PROMPT.
Restate each of the lines given below, word for word.

SOURCE DATA.
★ ★ ★ ★
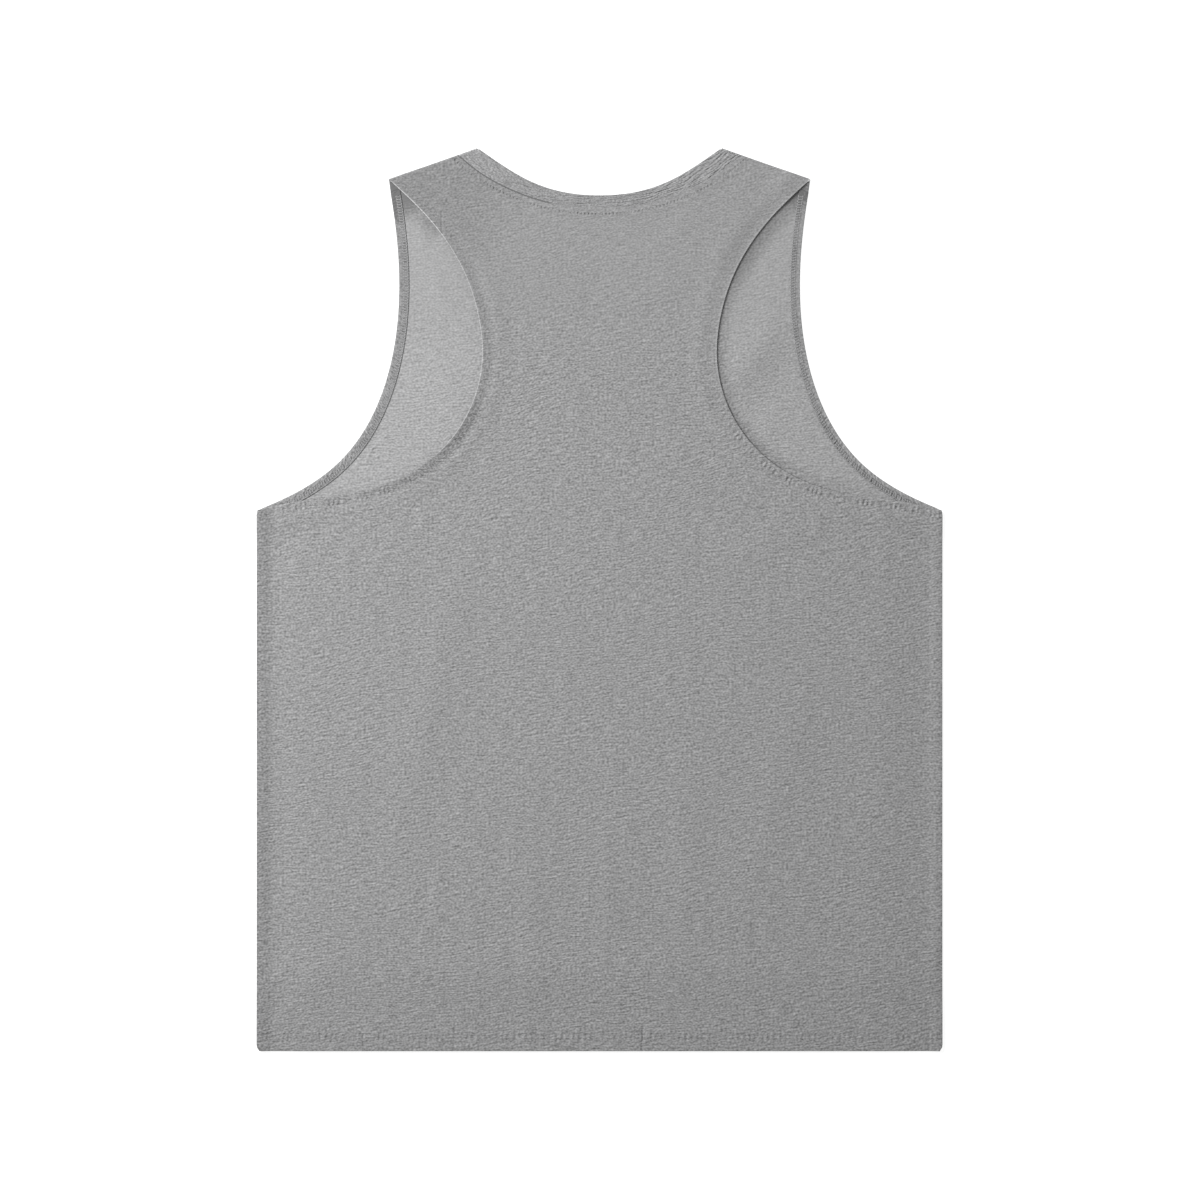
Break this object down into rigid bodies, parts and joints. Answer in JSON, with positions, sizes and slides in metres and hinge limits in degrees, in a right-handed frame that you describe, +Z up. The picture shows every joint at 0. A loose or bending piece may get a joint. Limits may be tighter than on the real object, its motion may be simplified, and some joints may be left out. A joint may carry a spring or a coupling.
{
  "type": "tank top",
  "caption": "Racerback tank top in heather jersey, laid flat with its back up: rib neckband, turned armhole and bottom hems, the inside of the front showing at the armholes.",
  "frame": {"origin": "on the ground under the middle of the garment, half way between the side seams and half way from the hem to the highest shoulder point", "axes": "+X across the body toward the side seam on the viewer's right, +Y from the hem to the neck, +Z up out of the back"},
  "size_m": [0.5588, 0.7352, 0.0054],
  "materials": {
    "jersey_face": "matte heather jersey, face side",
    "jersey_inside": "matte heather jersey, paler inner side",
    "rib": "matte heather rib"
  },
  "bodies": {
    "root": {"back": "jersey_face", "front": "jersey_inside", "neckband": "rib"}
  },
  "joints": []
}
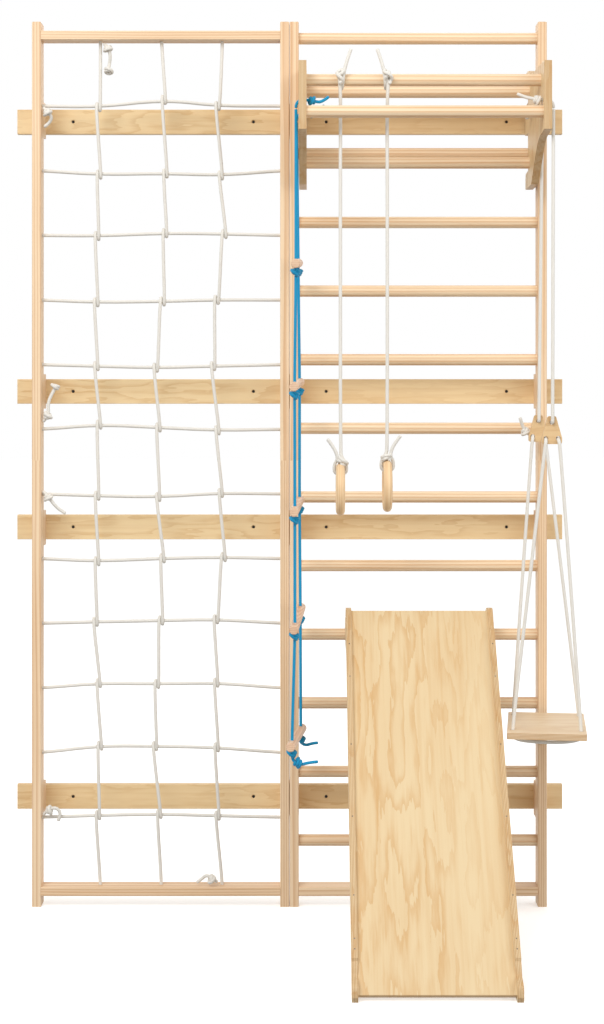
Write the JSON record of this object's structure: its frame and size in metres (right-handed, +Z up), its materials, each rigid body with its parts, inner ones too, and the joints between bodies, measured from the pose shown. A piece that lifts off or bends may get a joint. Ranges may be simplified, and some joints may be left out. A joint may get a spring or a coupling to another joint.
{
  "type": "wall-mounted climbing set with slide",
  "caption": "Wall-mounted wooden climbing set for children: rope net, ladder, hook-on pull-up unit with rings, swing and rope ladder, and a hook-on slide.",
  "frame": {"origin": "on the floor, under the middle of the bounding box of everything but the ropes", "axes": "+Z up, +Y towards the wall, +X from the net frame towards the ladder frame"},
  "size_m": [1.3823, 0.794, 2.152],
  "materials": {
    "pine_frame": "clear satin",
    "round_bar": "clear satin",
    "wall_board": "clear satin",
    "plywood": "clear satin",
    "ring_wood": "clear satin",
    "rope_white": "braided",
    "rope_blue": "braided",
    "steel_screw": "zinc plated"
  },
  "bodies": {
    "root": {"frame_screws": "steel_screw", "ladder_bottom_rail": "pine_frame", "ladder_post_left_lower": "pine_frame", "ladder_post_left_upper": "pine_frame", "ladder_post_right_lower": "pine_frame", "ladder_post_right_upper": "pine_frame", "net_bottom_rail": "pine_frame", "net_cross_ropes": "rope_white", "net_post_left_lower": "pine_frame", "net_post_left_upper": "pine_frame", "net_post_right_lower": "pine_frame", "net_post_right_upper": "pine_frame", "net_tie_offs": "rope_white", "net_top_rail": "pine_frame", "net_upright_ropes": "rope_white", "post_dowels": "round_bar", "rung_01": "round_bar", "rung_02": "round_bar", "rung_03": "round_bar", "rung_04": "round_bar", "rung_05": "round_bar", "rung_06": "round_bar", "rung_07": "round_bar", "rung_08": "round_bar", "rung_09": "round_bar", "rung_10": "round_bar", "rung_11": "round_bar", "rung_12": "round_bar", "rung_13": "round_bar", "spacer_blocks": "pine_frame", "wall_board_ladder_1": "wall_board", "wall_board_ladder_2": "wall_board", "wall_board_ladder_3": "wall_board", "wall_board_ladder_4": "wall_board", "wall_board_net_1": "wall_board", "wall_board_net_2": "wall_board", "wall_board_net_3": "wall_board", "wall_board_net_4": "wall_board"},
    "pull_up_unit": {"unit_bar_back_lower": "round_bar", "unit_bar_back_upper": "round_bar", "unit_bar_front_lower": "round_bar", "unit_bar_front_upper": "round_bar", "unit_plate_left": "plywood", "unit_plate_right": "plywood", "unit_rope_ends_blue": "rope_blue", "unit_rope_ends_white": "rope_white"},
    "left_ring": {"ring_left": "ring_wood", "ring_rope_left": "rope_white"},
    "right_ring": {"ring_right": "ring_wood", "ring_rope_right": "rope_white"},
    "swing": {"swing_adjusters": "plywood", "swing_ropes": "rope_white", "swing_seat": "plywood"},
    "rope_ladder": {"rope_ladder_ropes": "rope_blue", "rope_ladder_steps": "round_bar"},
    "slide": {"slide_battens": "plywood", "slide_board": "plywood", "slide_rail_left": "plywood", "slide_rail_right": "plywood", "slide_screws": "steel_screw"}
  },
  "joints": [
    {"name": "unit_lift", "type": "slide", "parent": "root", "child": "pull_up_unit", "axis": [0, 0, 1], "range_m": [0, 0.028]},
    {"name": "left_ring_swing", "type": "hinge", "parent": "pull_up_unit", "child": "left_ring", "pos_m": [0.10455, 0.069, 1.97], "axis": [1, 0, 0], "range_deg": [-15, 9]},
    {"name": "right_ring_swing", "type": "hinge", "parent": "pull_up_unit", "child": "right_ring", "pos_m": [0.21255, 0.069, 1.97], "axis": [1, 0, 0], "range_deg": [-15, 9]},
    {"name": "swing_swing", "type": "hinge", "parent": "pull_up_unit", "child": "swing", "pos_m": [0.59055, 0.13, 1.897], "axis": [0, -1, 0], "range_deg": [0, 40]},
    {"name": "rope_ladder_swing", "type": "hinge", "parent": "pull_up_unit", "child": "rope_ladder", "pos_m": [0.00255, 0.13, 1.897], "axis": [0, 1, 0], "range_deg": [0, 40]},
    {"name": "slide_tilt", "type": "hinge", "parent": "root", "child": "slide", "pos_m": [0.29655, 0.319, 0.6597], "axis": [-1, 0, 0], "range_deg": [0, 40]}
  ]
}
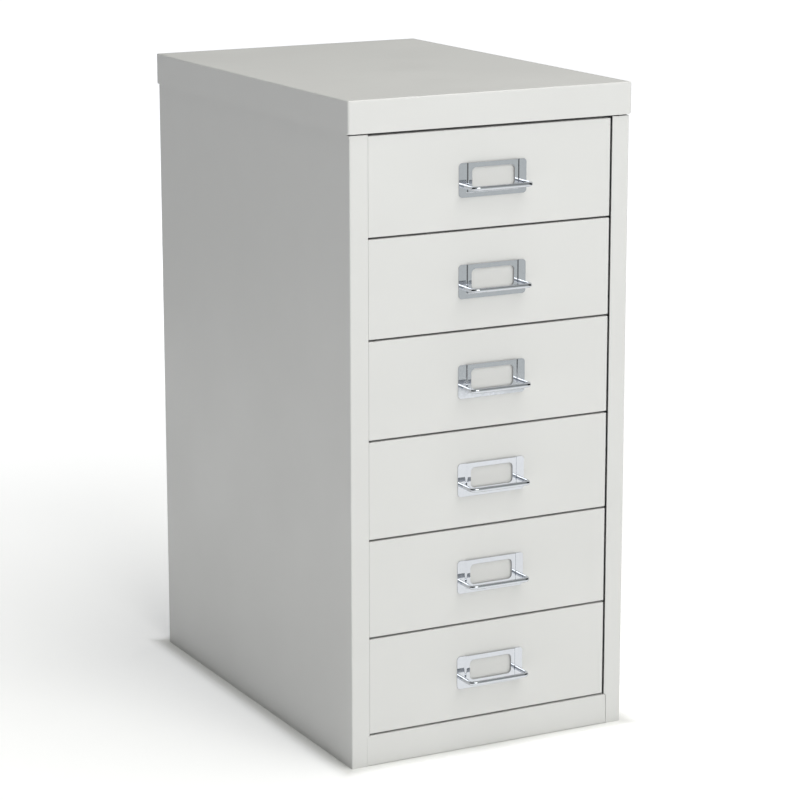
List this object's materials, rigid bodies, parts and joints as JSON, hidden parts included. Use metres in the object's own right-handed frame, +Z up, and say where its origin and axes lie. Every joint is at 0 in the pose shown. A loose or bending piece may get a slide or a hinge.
★ ★ ★ ★
PROBLEM SOLUTION.
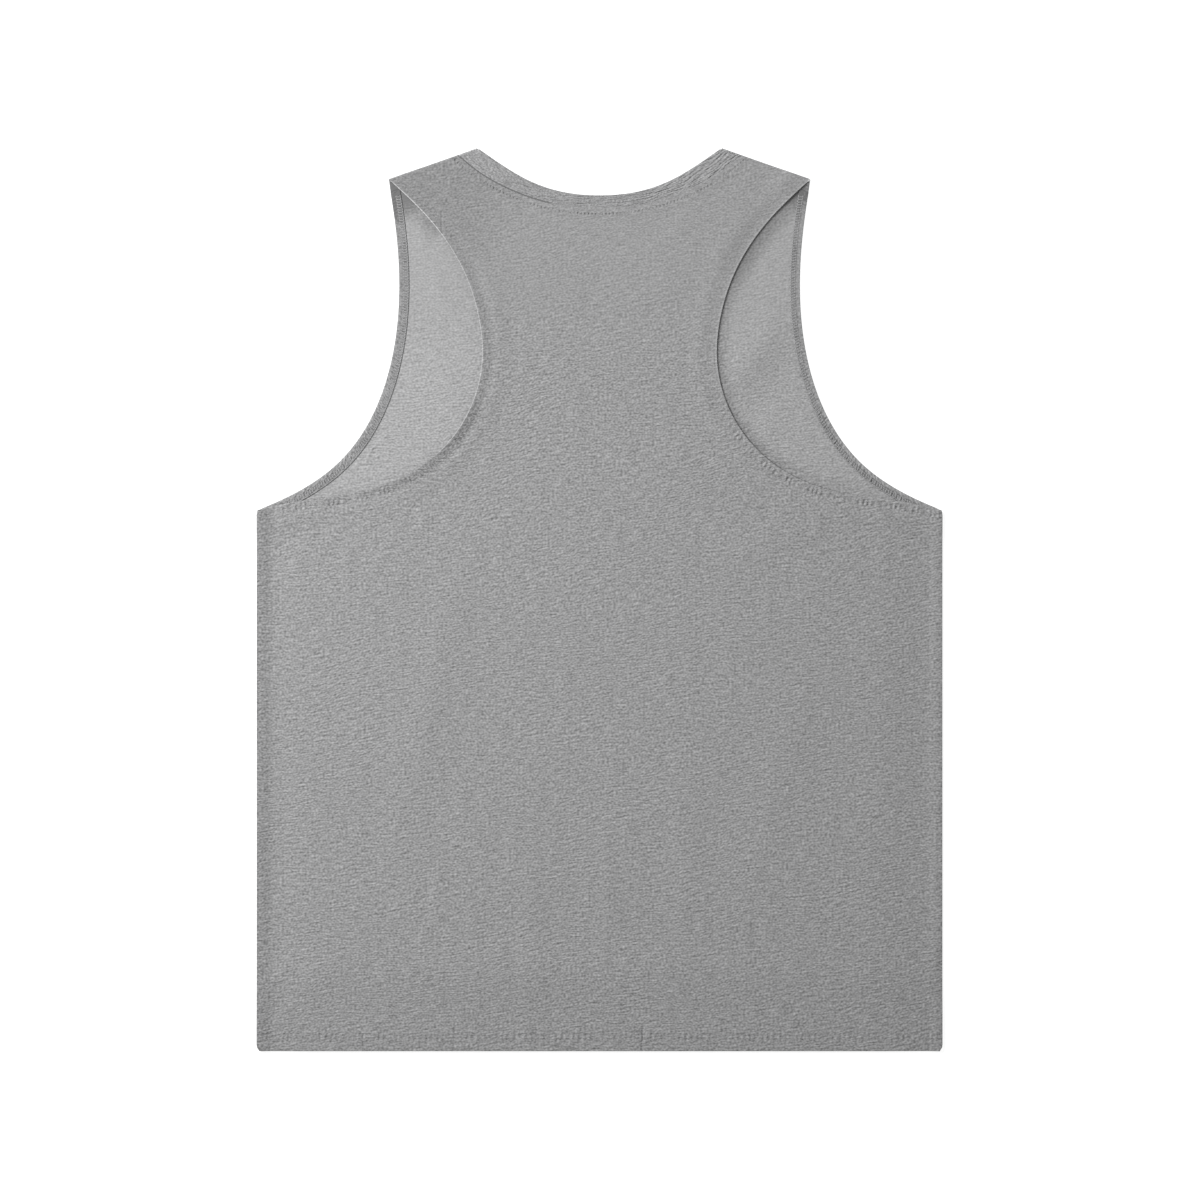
Break this object down into rigid bodies, parts and joints. Answer in JSON, with positions, sizes and slides in metres and hinge limits in degrees, in a right-handed frame that you describe, +Z up. The picture shows every joint at 0. A loose or bending piece may get a joint. Limits may be tighter than on the real object, its motion may be simplified, and some joints may be left out. A joint may carry a spring or a coupling.
{
  "type": "tank top",
  "caption": "Racerback tank top in heather jersey, laid flat with its back up: rib neckband, turned armhole and bottom hems, the inside of the front showing at the armholes.",
  "frame": {"origin": "on the ground under the middle of the garment, half way between the side seams and half way from the hem to the highest shoulder point", "axes": "+X across the body toward the side seam on the viewer's right, +Y from the hem to the neck, +Z up out of the back"},
  "size_m": [0.5588, 0.7352, 0.0054],
  "materials": {
    "jersey_face": "matte heather jersey, face side",
    "jersey_inside": "matte heather jersey, paler inner side",
    "rib": "matte heather rib"
  },
  "bodies": {
    "root": {"back": "jersey_face", "front": "jersey_inside", "neckband": "rib"}
  },
  "joints": []
}
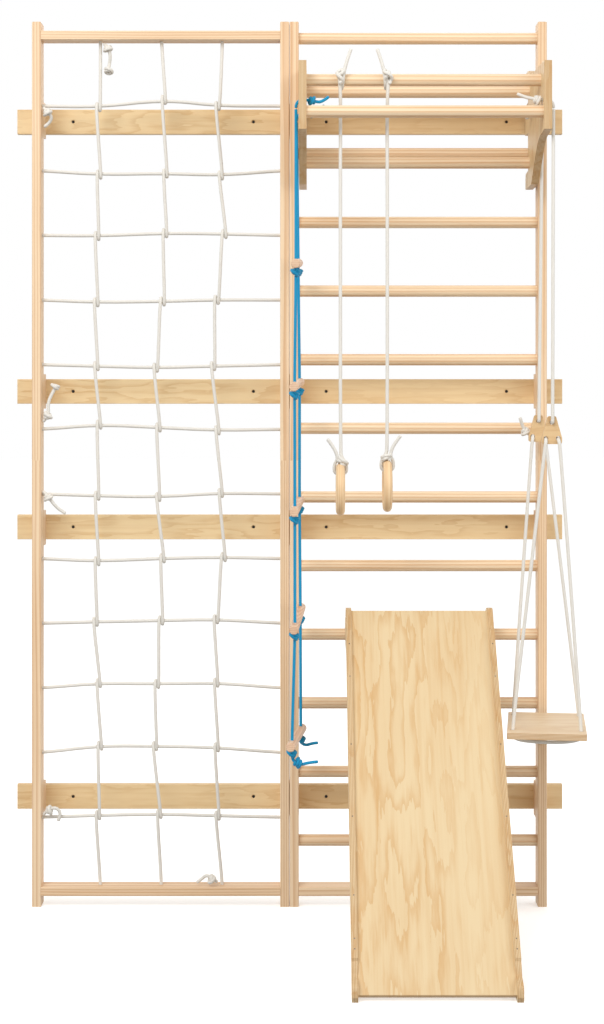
Write the JSON record of this object's structure: its frame and size in metres (right-handed, +Z up), its materials, each rigid body with its parts, inner ones too, and the joints between bodies, measured from the pose shown. A piece that lifts off or bends may get a joint. Ranges may be simplified, and some joints may be left out. A joint may get a spring or a coupling to another joint.
{
  "type": "wall-mounted climbing set with slide",
  "caption": "Wall-mounted wooden climbing set for children: rope net, ladder, hook-on pull-up unit with rings, swing and rope ladder, and a hook-on slide.",
  "frame": {"origin": "on the floor, under the middle of the bounding box of everything but the ropes", "axes": "+Z up, +Y towards the wall, +X from the net frame towards the ladder frame"},
  "size_m": [1.3823, 0.794, 2.152],
  "materials": {
    "pine_frame": "clear satin",
    "round_bar": "clear satin",
    "wall_board": "clear satin",
    "plywood": "clear satin",
    "ring_wood": "clear satin",
    "rope_white": "braided",
    "rope_blue": "braided",
    "steel_screw": "zinc plated"
  },
  "bodies": {
    "root": {"frame_screws": "steel_screw", "ladder_bottom_rail": "pine_frame", "ladder_post_left_lower": "pine_frame", "ladder_post_left_upper": "pine_frame", "ladder_post_right_lower": "pine_frame", "ladder_post_right_upper": "pine_frame", "net_bottom_rail": "pine_frame", "net_cross_ropes": "rope_white", "net_post_left_lower": "pine_frame", "net_post_left_upper": "pine_frame", "net_post_right_lower": "pine_frame", "net_post_right_upper": "pine_frame", "net_tie_offs": "rope_white", "net_top_rail": "pine_frame", "net_upright_ropes": "rope_white", "post_dowels": "round_bar", "rung_01": "round_bar", "rung_02": "round_bar", "rung_03": "round_bar", "rung_04": "round_bar", "rung_05": "round_bar", "rung_06": "round_bar", "rung_07": "round_bar", "rung_08": "round_bar", "rung_09": "round_bar", "rung_10": "round_bar", "rung_11": "round_bar", "rung_12": "round_bar", "rung_13": "round_bar", "spacer_blocks": "pine_frame", "wall_board_ladder_1": "wall_board", "wall_board_ladder_2": "wall_board", "wall_board_ladder_3": "wall_board", "wall_board_ladder_4": "wall_board", "wall_board_net_1": "wall_board", "wall_board_net_2": "wall_board", "wall_board_net_3": "wall_board", "wall_board_net_4": "wall_board"},
    "pull_up_unit": {"unit_bar_back_lower": "round_bar", "unit_bar_back_upper": "round_bar", "unit_bar_front_lower": "round_bar", "unit_bar_front_upper": "round_bar", "unit_plate_left": "plywood", "unit_plate_right": "plywood", "unit_rope_ends_blue": "rope_blue", "unit_rope_ends_white": "rope_white"},
    "left_ring": {"ring_left": "ring_wood", "ring_rope_left": "rope_white"},
    "right_ring": {"ring_right": "ring_wood", "ring_rope_right": "rope_white"},
    "swing": {"swing_adjusters": "plywood", "swing_ropes": "rope_white", "swing_seat": "plywood"},
    "rope_ladder": {"rope_ladder_ropes": "rope_blue", "rope_ladder_steps": "round_bar"},
    "slide": {"slide_battens": "plywood", "slide_board": "plywood", "slide_rail_left": "plywood", "slide_rail_right": "plywood", "slide_screws": "steel_screw"}
  },
  "joints": [
    {"name": "unit_lift", "type": "slide", "parent": "root", "child": "pull_up_unit", "axis": [0, 0, 1], "range_m": [0, 0.028]},
    {"name": "left_ring_swing", "type": "hinge", "parent": "pull_up_unit", "child": "left_ring", "pos_m": [0.10455, 0.069, 1.97], "axis": [1, 0, 0], "range_deg": [-15, 9]},
    {"name": "right_ring_swing", "type": "hinge", "parent": "pull_up_unit", "child": "right_ring", "pos_m": [0.21255, 0.069, 1.97], "axis": [1, 0, 0], "range_deg": [-15, 9]},
    {"name": "swing_swing", "type": "hinge", "parent": "pull_up_unit", "child": "swing", "pos_m": [0.59055, 0.13, 1.897], "axis": [0, -1, 0], "range_deg": [0, 40]},
    {"name": "rope_ladder_swing", "type": "hinge", "parent": "pull_up_unit", "child": "rope_ladder", "pos_m": [0.00255, 0.13, 1.897], "axis": [0, 1, 0], "range_deg": [0, 40]},
    {"name": "slide_tilt", "type": "hinge", "parent": "root", "child": "slide", "pos_m": [0.29655, 0.319, 0.6597], "axis": [-1, 0, 0], "range_deg": [0, 40]}
  ]
}
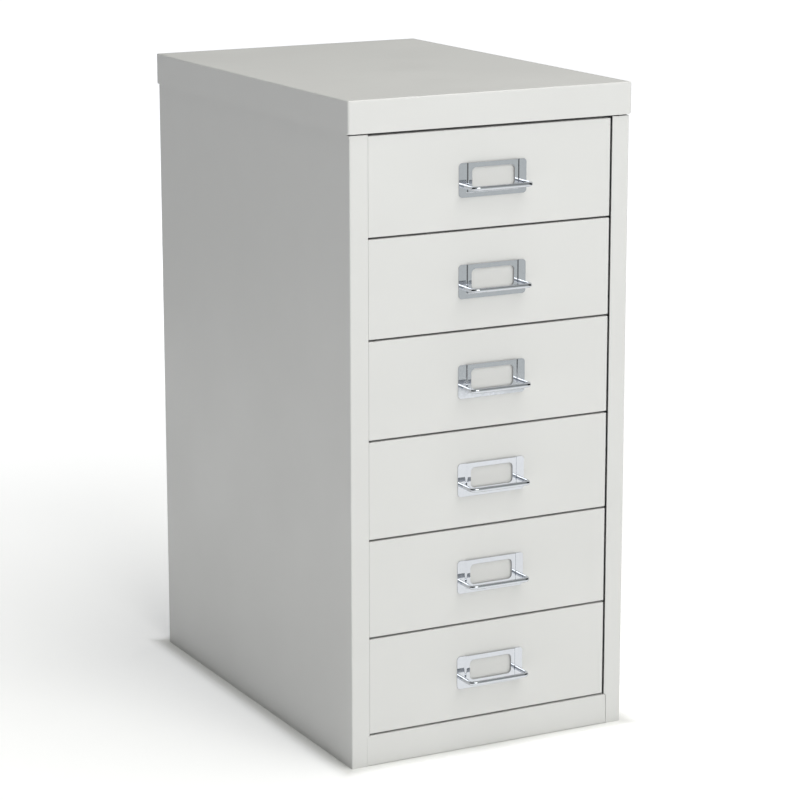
List this object's materials, rigid bodies, parts and joints as JSON, hidden parts included. Use metres in the object's own right-handed frame, +Z up, and say where its origin and axes lie. Every joint is at 0 in the pose shown. A loose or bending piece may get a slide or a hinge.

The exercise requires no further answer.